My more recent work on migrant domestic workers (about which I’ve blogged here), explores the continuum of exploitation experienced by domestic workers. The structures of international human rights law – its public / private divides that allow exemptions from labour and social security standards and permit the imposition of migration restrictions – fail to challenge this continuum. (See for example, the sweeping exemptions permitted in Article 1 of the 2011 International Labour Organisation Convention on Decent Work for Domestic Workers). The resort to private ordering, and to recruitment of migrant domestic workers to meet ‘care deficits’, leaves untouched the wider questions of how to value and support care work.
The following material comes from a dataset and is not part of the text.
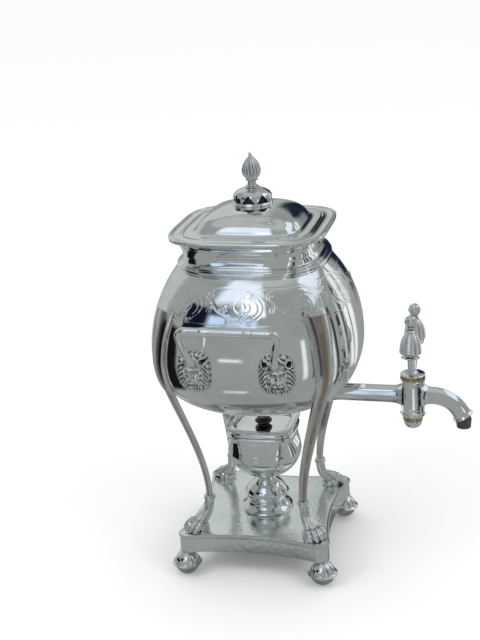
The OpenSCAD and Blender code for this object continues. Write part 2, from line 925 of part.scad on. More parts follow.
module spout() {
    root_l = bend_at - spout_start;
    overlap = 0.6;
    step = 0.15;
    color(silver) {
        difference() {
            union() {
                spout_bend(spout_r);
                translate([spout_start - 3, 0, tap_z]) rotate([0, 90, 0]) {
                    cylinder(h = root_l + 3 + overlap, r1 = spout_r + 2.6, r2 = spout_r + step);
                }
                at_lip() translate([0, 0, -overlap]) {
                    cylinder(h = lip_h + overlap, r1 = spout_r + step, r2 = lip_r);
                }
            }
            spout_bend(spout_bore);
            translate([barrel_at, 0, tap_z]) rotate([0, 90, 0]) {
                cylinder(h = bend_at - barrel_at + overlap, r = spout_bore + step);
            }
            at_lip() translate([0, 0, -overlap]) cylinder(h = lip_h * 2, r = spout_bore + step);
            translate([barrel_at, 0, barrel_bottom]) cylinder(h = 60, r = barrel_r + 0.02);
        }
    }
}

nozzle_r = 7.4;
nozzle_drop = 10.5;
lip_x = bend_at + (bend_r) * sin(bend) + lip_h * cos(bend);
lip_z = tap_z - bend_r + bend_r * cos(bend) - lip_h * sin(bend);

// Dark nozzle that hangs straight down from the slanted lip
module spout_nozzle() {
    color(dark_metal) {
        difference() {
            translate([lip_x, 0, lip_z - nozzle_drop]) {
                cylinder(h = nozzle_drop * 2, r1 = nozzle_r - 0.8, r2 = nozzle_r + 0.6);
            }
            translate([lip_x, 0, lip_z - nozzle_drop - 1]) {
                cylinder(h = nozzle_drop * 3, r = spout_bore - 0.2);
            }
            at_lip() translate([-30, -30, lip_h - 30]) cube([60, 60, 30]);
        }
    }
}

// ---------------------------------------------------------------- tap key

head_h = 2.6;
head_r = barrel_r + 0.2;
plug_low = barrel_bottom - 2.4;
screw_r = 3;
screw_h = 8;
washer_h = 2;
fork_r = key_w / 2;
fork_rod = 2.7;
fork_z = barrel_top + seat_gap + head_h + fork_r - 1;
arm_lean = 9;

module tap_plug() {
    z0 = barrel_bottom + running_gap;
    z1 = barrel_top + seat_gap;
    color(silver) {
        translate([barrel_at, 0, 0]) {
            difference() {
                rotate_extrude() {
                    polygon([
                        [0, plug_low - screw_h], [screw_r, plug_low - screw_h], [screw_r, plug_low],
                        [plug_low_r, plug_low], [plug_r(z0), z0], [plug_r(barrel_top), barrel_top],
                        [plug_r(barrel_top), z1], [head_r, z1], [head_r, z1 + head_h - 0.8],
                        [head_r - 2.4, z1 + head_h], [0, z1 + head_h]
                    ]);
                }
                translate([0, 0, tap_z]) rotate([90, 0, 0]) cylinder(h = 40, r = way_r - 0.4, center = true);
            }
        }
    }
}

// Point of a key arm, for side -1 (front) or 1 (back), at a height above the fork's ends
module on_arm(side, up) {
    translate([barrel_at, side * fork_r, fork_z]) {
        rotate([arm_lean * side, 0, 0]) translate([0, 0, up]) children();
    }
}

key_disc_r = 8.5;
key_disc_z = 2;
bell_r = 10;
bell_h = 20;
bell_z = 5;
ball_r = 5.8;
ball_z = bell_z + bell_h + 10.5;

// U-shaped fork with a disc on each arm
module tap_fork() {
    head_top = barrel_top + seat_gap + head_h;
    color(silver) {
        difference() {
            union() {
                translate([barrel_at, 0, fork_z]) {
                    rotate([0, 90, 0]) rotate([0, 0, -90]) {
                        rotate_extrude(angle = 180, $fn = 72) translate([fork_r, 0]) circle(fork_rod);
                    }
                }
                translate([barrel_at, 0, head_top]) cylinder(h = 3, r1 = 5.4, r2 = 3);
                for (side = [-1, 1]) {
                    on_arm(side, -0.6) cylinder(h = ball_z, r = 1.6);
                    on_arm(side, key_disc_z - 2) cylinder(h = 2, r1 = 3.4, r2 = key_disc_r);
                    on_arm(side, key_disc_z) cylinder(h = 1.2, r1 = key_disc_r, r2 = key_disc_r - 1.6);
                }
            }
            translate([barrel_at, 0, head_top - 20]) cylinder(h = 20, r = barrel_r * 2);
        }
    }
}

// Beehive knob threaded on a key arm
module key_bell(side) {
    color(silver) {
        on_arm(side, bell_z) {
            difference() {
                rotate_extrude() {
                    polygon([
                        [0, 0], [bell_r * 0.5, 0], [bell_r * 0.94, 0.8], [bell_r, 3], [bell_r * 0.96, 8],
                        [bell_r * 0.86, 12.5], [bell_r * 0.7, 16.5], [bell_r * 0.45, bell_h], [0, bell_h]
                    ]);
                }
                translate([0, 0, -1]) cylinder(h = bell_h + 2, r = 1.6 + running_gap);
            }
        }
    }
}

module key_ball(side) {
    color(silver) {
        on_arm(side, bell_z + bell_h) {
            difference() {
                rotate_extrude() {
                    polygon(concat(
                        [[0, 0], [3.8, 0], [3.2, 3], [3.6, ball_z - bell_z - bell_h - ball_r * 0.78]],
                        [for (a = [-35:15:85]) [ball_r * cos(a), ball_z - bell_z - bell_h + ball_r * sin(a)]],
                        [[0, ball_z - bell_z - bell_h + ball_r]]
                    ));
                }
                translate([0, 0, -1]) cylinder(h = ball_z - bell_z - bell_h + 0.6, r = 1.6 + running_gap);
            }
        }
    }
}

module key_bell_front() { key_bell(-1); }
module key_bell_back() { key_bell(1); }
module key_ball_front() { key_ball(-1); }
module key_ball_back() { key_ball(1); }

module tap_washer() {
    color(brass) {
        translate([barrel_at, 0, plug_low - washer_h]) {
            difference() {
                cylinder(h = washer_h, r = 9.4);
                translate([0, 0, -1]) cylinder(h = washer_h + 2, r = screw_r + running_gap);
            }
        }
    }
}

module tap_nut() {
    color(silver) {
        translate([barrel_at, 0, plug_low - washer_h]) {
            difference() {
                rotate_extrude() {
                    polygon([[0, 0], [8.4, 0], [8.6, -2], [7.8, -5], [5.4, -7.4], [0, -8.4]]);
                }
                translate([0, 0, -screw_h + washer_h - 0.2]) cylinder(h = screw_h, r = screw_r + running_gap);
            }
        }
    }
}

// ------------------------------------------------------------------- lamp

socket_r = 25.5;
socket_h = 15;
socket_bore = 15.6;
socket_floor = 3;
lamp_seat = plinth_top + socket_h + seat_gap;
spigot_drop = 9;
bowl_bottom = plinth_top + 36.6;
bowl_top = plinth_top + 86;
bowl_half = lamp_w / 2;
cover_half = cover_w / 2;
// Share of the half width that is corner radius, of the bowl's belly and of its square mouth
bowl_round = 0.86;
cover_round = 0.5;

// Socket ring screwed to the plinth, which locates the lamp
module lamp_socket() {
    color(silver) {
        translate([0, 0, plinth_top]) {
            rotate_extrude() {
                polygon([
                    [0, -sheet - 4], [socket_stud_r, -sheet - 4], [socket_stud_r, 0], [socket_r - 1, 0],
                    [socket_r, 1.6], [socket_r, 4.5], [socket_r - 2, 8], [socket_r - 5, 11],
                    [socket_r - 6, socket_h], [socket_bore, socket_h], [socket_bore, socket_floor],
                    [0, socket_floor]
                ]);
            }
        }
    }
}

module lamp_foot() {
    r = socket_bore - seat_gap;
    up = bowl_bottom - lamp_seat;
    color(silver) {
        translate([0, 0, lamp_seat]) {
            rotate_extrude() {
                polygon([
                    [0, -spigot_drop], [r - 1, -spigot_drop], [r, -spigot_drop + 1], [r, 0],
                    [lamp_foot_r - 1, 0], [lamp_foot_r, 0.8], [lamp_foot_r, 2], [lamp_foot_r - 2, 3.6],
                    [lamp_foot_r * 0.74, up * 0.33], [lamp_foot_r * 0.46, up * 0.58],
                    [lamp_foot_r * 0.26, up * 0.78], [lamp_foot_r * 0.22, up * 0.9],
                    [lamp_foot_r * 0.3, up], [0, up]
                ]);
            }
        }
    }
}

// Outline of the lamp's bowl: half width and height of each ring
function bowl_profile(inset) =
    let (h = bowl_top - bowl_bottom)
    [
        for (p = [
            [0.2, 0], [0.36, 0.015], [0.56, 0.08], [0.75, 0.18], [0.89, 0.3], [0.97, 0.42],
            [1, 0.54], [0.985, 0.68], [0.94, 0.84], [0.9, 1]
        ])
            let (half = bowl_half * p[0] - inset * 1.1)
            ring(half, half * (bowl_round + (cover_round - bowl_round) * max(0, (p[1] - 0.6) / 0.4)),
                 min(bowl_top, bowl_bottom + h * p[1] + (p[1] < 0.5 ? inset : 0)))
    ];

module lamp_bowl() {
    color(silver) skin(concat(bowl_profile(0), reversed(bowl_profile(sheet))));
}

tube_bore = 3;
wick_tube_h = 40;

// Wick tube standing on the bowl's floor
module wick_tube() {
    color(brass) {
        translate([0, 0, bowl_bottom + sheet]) {
            difference() {
                union() {
                    cylinder(h = wick_tube_h, r = tube_bore + 1);
                    cylinder(h = 2, r = 6);
                }
                translate([0, 0, 2]) cylinder(h = wick_tube_h, r = tube_bore);
            }
        }
    }
}

module wick() {
    color(cotton) {
        translate([0, 0, bowl_bottom + sheet + 2]) cylinder(h = wick_tube_h + 0.5, r = tube_bore - 0.1);
    }
}

cover_seat = bowl_top + seat_gap;
cover_rise = 7.5;
cover_drop = 4;

// Square cover: a tray with a flared rim, and a collar that drops into the bowl
module lamp_cover() {
    mouth = bowl_half * 0.9 - sheet * 1.1 - seat_gap;
    outer = [
        [mouth - 1.4, -cover_drop], [mouth, -cover_drop], [mouth, 0], [mouth + 1.8, 0],
        [cover_half - 1.4, cover_rise * 0.55], [cover_half, cover_rise], [cover_half - 1.6, cover_rise],
        [cover_half - 5, cover_rise * 0.5], [cover_half - 8, cover_rise * 0.34], [4, cover_rise * 0.34],
        [4, 0.2], [mouth - 1.4, 0.2]
    ];
    color(silver) {
        skin([for (p = outer) ring(p[0], p[0] * cover_round, cover_seat + p[1])], closed = true);
    }
}

module lamp_knob() {
    z0 = cover_seat + cover_rise * 0.34;
    color(ebony) {
        rotate_extrude() {
            polygon([
                [0, z0 - 1.6], [3.4, z0 - 1.6], [3.4, z0], [5, z0], [4.6, z0 + 1.2], [7.4, z0 + 2.2],
                [8.3, z0 + 3.8], [8, z0 + 5.4], [6, z0 + 6.8], [2.4, z0 + 7.4], [0, z0 + 7.5]
            ]);
        }
    }
}

// --------------------------------------------------------------- assembly

plinth();
plinth_bead();
base_plate();
foot_front_left();
foot_front_right();
foot_back_left();
foot_back_right();
paw_front_left();
paw_front_right();
paw_back_left();
paw_back_right();
paw_nuts();
leg_front_left();
leg_front_right();
leg_back_left();
leg_back_right();
body();
shoulder();
neck();
neck_moulding();
rim();
rim_bead();
lid();
lid_bezel();
vent_cap();
finial();
finial_nut();
handle_front();
handle_back();
mask_front_left();
mask_front_right();
mask_back_left();
mask_back_right();
handle_nuts();
tap_tube();
tap_strainer();
tap_barrel();
barrel_ring();
spout();
spout_nozzle();
tap_plug();
tap_fork();
key_bell_front();
key_bell_back();
key_ball_front();
key_ball_back();
tap_washer();
tap_nut();
lamp_socket();
lamp_foot();
lamp_bowl();
wick_tube();
wick();
lamp_cover();
lamp_knob();
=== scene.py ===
import json
import math

import bmesh
import bpy
import numpy as np
from mathutils import Matrix, Vector

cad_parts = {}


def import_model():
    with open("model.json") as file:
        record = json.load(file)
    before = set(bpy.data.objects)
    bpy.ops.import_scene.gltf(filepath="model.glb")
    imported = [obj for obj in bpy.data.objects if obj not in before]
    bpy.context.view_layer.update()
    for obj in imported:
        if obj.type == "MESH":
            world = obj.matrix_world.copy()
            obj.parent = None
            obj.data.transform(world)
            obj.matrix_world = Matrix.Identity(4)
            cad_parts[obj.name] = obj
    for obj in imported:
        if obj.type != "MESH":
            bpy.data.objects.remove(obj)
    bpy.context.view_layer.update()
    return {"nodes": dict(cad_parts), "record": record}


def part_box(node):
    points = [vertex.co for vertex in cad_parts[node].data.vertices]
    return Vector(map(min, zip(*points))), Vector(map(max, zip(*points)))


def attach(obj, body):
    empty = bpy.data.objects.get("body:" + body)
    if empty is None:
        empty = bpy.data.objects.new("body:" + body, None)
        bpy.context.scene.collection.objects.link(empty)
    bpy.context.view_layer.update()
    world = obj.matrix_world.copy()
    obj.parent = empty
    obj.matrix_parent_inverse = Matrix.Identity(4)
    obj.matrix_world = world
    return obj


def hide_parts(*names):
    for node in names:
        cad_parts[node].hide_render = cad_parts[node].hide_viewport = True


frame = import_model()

MM = 0.001
TAU = 2 * math.pi


# ------------------------------------------------------------ sizes, in mm
def low(node, axis):
    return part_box(node)[0][axis] / MM


def high(node, axis):
    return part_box(node)[1][axis] / MM


def middle(node, axis):
    return (low(node, axis) + high(node, axis)) / 2


FOOT_H = low("plinth", 2)
PLINTH_TOP = high("plinth_bead", 2)
PLINTH_HALF = high("plinth_bead", 0)
CORNER_R = 11.0
SIDE_BOW = 8.5
WALL_IN = PLINTH_HALF - high("plinth", 0)
FOOT_AT = PLINTH_HALF - CORNER_R + 3.5
BODY_HALF = high("body", 0)
BODY_LOW = low("body", 2)
WIDEST = high("body", 2)
SHOULDER = high("shoulder", 2)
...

The retreat from the welfare state, and the globalisation of austerity through international financial institutions and conditionality in aid, are concerns forseeen in Charlesworth, Chinkin and Wright’s reflections on the consequences for international law of categorising women as ‘nonproducers’. That categorisation, as any quick review of domestic workers’ activism reveals, produces a continuum of exploitation from the private to the public. Challenging this continuum requires ‘reimagining possibilities for change’, as it is put at page 645 of Feminist Approaches, and requires us to redefine the traditional scope of international law. In my current work, that means rethinking the sovereign territorial prerogatives that allow migration controls to define the limits of rights.
As Duke Law Professor Katharine T. Bartlett (left) reminded us, in her writing on feminist legal methods,
‘Methods shape one’s view of the possibilities for legal practice and reform.’ 
Charlesworth, Chinkin and Wright repeatedly call on feminist legal theorists to analyse international law from the standpoint of those who are silenced, marginalised or rendered invisible – as ‘nonproducers’ – by the structures of international law. This attention to method, to an epistemology of the excluded, is a powerful contribution. It challenges feminism not only to constantly question the limits of reforms secured, but also to take on the challenging task of seeking the potential for new possibilities.